Balls claims Tory plans will mean ‘extreme’ spending cuts

9 Mar 15
Shadow chancellor Ed Balls has claimed that Conservative spending plans for after the election imply £70bn worth of cuts will need to be made to public services in the next parliament.

In a speech to the RSA think-tank, Balls said the forecast from the Office for Budget Responsibility of a £23bn surplus in 2019/20, following Chancellor George Osborne’s Autumn Statement, implied ‘extreme’ reductions.

Prime Minister David Cameron has said the plan would require £30bn in spending reductions, but a Labour analysis found that, once other spending decisions were taken into account, the total reduction needed across services was more than double that.

This was down to what Balls called five hidden factors, including a pledge to boost pensions and capital spending, which would require reductions elsewhere to meet the surplus target. Cameron’s proposal to increase the tax-free personal allowance to £12,500 would also lead to additional cuts, Balls added, to ensure it was revenue neutral.

‘Putting these five hidden factors together, we can see that – in order to keep all their commitments on spending, tax and the deficit – the Tories would in the next five years need to make spending cuts which add up to a staggering total of £70bn.’

Balls said the scale of these reductions was ‘unprecedented’ and Chancellor George Osborne could be forced to either increase taxes or remove the current ringfence from NHS spending as a result.

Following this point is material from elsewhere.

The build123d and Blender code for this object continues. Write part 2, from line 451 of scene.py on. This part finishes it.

He pledged that Labour would cut the deficit every year until the current budget was in surplus. Conservative plans go ‘way beyond balancing the books’, he stated.

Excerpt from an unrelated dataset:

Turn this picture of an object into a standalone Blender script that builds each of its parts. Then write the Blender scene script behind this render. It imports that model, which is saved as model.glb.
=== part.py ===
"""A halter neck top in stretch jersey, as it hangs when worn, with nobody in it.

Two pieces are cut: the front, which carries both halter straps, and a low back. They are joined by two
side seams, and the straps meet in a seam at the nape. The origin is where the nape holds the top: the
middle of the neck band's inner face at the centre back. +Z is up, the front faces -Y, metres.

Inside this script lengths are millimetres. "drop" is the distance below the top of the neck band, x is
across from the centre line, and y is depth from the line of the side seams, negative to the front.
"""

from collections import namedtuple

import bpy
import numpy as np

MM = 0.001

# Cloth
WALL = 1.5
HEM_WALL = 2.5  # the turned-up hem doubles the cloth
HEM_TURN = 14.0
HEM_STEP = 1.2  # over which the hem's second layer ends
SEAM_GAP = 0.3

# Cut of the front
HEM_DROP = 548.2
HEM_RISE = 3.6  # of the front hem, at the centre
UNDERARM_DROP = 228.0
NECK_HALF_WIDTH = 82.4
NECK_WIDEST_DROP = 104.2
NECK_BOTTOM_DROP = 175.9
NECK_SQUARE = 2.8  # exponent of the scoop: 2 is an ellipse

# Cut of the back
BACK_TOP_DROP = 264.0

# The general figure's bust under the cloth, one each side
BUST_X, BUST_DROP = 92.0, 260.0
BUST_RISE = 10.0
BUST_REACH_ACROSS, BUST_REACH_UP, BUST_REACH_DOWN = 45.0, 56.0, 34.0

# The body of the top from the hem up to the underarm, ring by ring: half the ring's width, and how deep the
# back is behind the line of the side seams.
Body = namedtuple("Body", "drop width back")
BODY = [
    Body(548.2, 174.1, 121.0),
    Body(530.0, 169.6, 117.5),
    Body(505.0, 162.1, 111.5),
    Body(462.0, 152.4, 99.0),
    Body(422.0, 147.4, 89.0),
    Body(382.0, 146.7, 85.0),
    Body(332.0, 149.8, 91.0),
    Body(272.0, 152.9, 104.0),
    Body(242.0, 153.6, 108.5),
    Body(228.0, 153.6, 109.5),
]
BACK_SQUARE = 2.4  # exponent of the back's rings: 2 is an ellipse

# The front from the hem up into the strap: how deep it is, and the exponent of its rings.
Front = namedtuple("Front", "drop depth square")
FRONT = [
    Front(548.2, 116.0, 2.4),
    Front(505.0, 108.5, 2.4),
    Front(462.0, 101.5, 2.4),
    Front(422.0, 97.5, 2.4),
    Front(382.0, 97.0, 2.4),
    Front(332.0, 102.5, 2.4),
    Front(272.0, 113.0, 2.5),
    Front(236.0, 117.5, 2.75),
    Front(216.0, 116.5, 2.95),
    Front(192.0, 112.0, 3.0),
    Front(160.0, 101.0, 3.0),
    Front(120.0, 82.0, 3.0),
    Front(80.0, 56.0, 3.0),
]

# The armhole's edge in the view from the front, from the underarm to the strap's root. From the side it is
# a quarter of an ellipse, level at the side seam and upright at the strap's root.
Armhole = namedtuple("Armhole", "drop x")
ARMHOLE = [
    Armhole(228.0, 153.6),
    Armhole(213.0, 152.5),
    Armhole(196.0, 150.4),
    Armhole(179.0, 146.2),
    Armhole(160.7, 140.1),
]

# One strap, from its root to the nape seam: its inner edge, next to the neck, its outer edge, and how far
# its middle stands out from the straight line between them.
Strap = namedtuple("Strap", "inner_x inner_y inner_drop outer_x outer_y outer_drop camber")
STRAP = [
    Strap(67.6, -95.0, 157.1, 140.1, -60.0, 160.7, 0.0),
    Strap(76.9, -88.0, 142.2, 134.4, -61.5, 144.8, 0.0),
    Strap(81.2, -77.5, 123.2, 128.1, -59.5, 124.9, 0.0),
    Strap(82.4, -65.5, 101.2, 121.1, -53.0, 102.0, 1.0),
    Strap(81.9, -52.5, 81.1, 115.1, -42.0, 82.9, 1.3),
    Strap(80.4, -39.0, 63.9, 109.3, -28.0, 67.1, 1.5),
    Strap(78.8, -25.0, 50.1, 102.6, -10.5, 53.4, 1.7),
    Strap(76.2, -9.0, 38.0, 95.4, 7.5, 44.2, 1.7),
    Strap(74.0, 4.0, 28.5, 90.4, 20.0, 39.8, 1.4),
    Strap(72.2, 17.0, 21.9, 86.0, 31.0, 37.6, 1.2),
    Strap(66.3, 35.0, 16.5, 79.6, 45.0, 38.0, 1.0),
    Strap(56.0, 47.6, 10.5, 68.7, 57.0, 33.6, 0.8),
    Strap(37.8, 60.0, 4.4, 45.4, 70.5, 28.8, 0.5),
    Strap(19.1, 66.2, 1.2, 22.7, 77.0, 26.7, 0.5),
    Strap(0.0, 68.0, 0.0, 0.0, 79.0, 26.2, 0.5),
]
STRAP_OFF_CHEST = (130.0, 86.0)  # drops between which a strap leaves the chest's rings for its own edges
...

However, Financial Secretary to the Treasury David Gauke said the government’s spending proposals were forecast by the Office for Budget Responsibility to return day-to-day spending on public services to where it was in 2002/03 in real terms.

‘There is a clear choice at this election: sticking with the competence and stability of David Cameron and the Conservatives’ long-term economic plan that’s securing a better future for Britain – the deficit has been halved, there are 1.85 million more people with the security of a regular wage and the economy is recovering from Labour’s Great Recession.’

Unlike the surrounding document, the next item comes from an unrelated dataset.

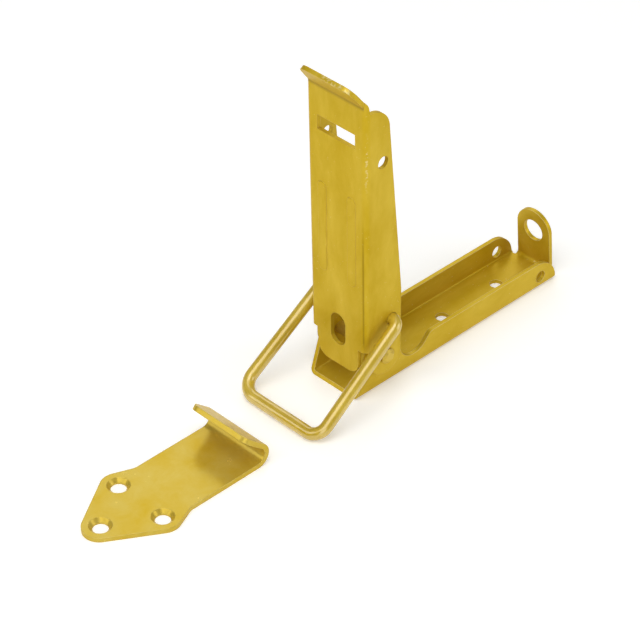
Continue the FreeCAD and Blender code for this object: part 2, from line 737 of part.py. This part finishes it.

Liberal Democrat Chief Secretary to the Treasury Danny Alexander said that Labour planned to borrow too much and the Conservatives would cut too much in the next parliament.

‘The Liberal Democrats have been the rock of financial stability during this recovery,’ he added.

‘We are the only party offering a fair and balanced approach to finishing the job of balancing the books by 2017/18. And we are the only party that has a plan after that point that will allow the investment in our infrastructure and public services needed to build a stronger economy and fairer society.’